The steel wire muscles of the smaller man quivered slightly, his head bent forward. He opened his hands and his claws extended their full inch. “I smell it Johnny. It’s here, I can smell it,” he said and moved to the door.

The large man with the facetted eyes hung the rusty wire strung with rats on his belt. He put one hand to his temple and scanned the room for anything, any sign, any clue that would help them. There was only the disturbed dust trail and it headed to the door. He couldn’t smell anything.

I’m so hungry Johnny, and I can smell it.” There was a frayed edge to his voice. “I’m tired of rats and it hurt me…I want to get it…and kill it…and eat it.”

Overhead, in the shadows, in the rafters, Becky giggled quietly to her self.

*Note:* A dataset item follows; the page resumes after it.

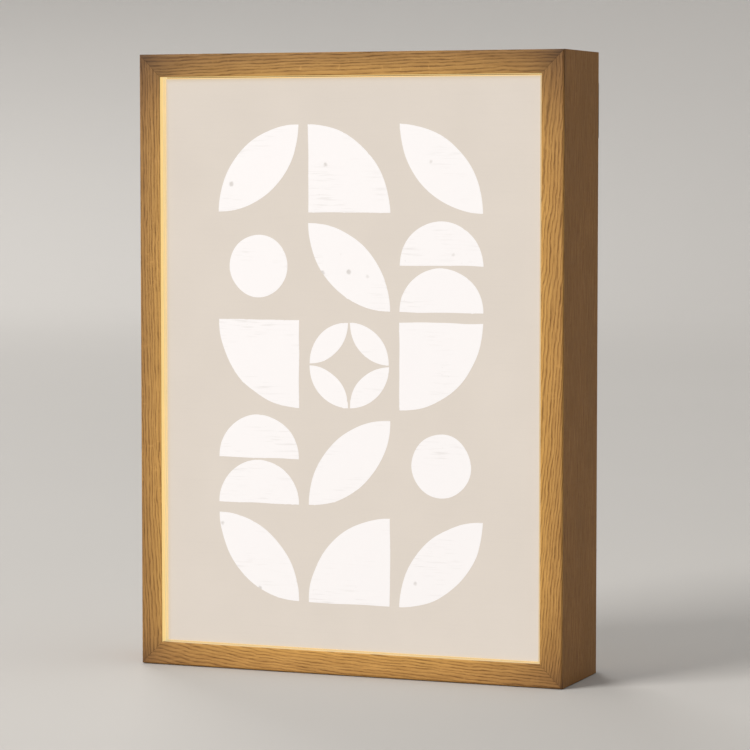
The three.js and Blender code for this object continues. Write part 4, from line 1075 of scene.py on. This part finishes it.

Today’s game was to get some of the rats that the large speckle-eyed man had on the wire. She generally trapped her own food but she was hungry right now and so was her father; and today was her birthday. She could have anything she wanted on her birthday. Today she was ten.

Behind the door was Becky’s dog; a small metal military surplus monster that hovered a couple of feet off the ground. Its blades were extended and spinning and its static discharge pod was fully charged. It sounded like a purring cat as it waited in the dark.

“Open the door, Puppy,” said the large man with the faceted eyes.

Becky mouthed the words to Happy Birthday and her smile broadened as she watched the small man reach for the handle of the door. She was quiet and still as she sang soundlessly. She didn’t want to spoil the surprise.

The small man with the clawed hands turned the handle and pulled open the door.

When the commotion stopped she climbed down from the rafters and picked up the wire. Carrying the string of rats, she followed the trail of blood to the hole in the wall where the 2 men had first come in. She looked outside for the men and for her dog but saw neither. She shrugged her shoulders and thought,”The dog will find his way home, he always does”. Then she headed out, toward the trees, toward home, to show her father her birthday present.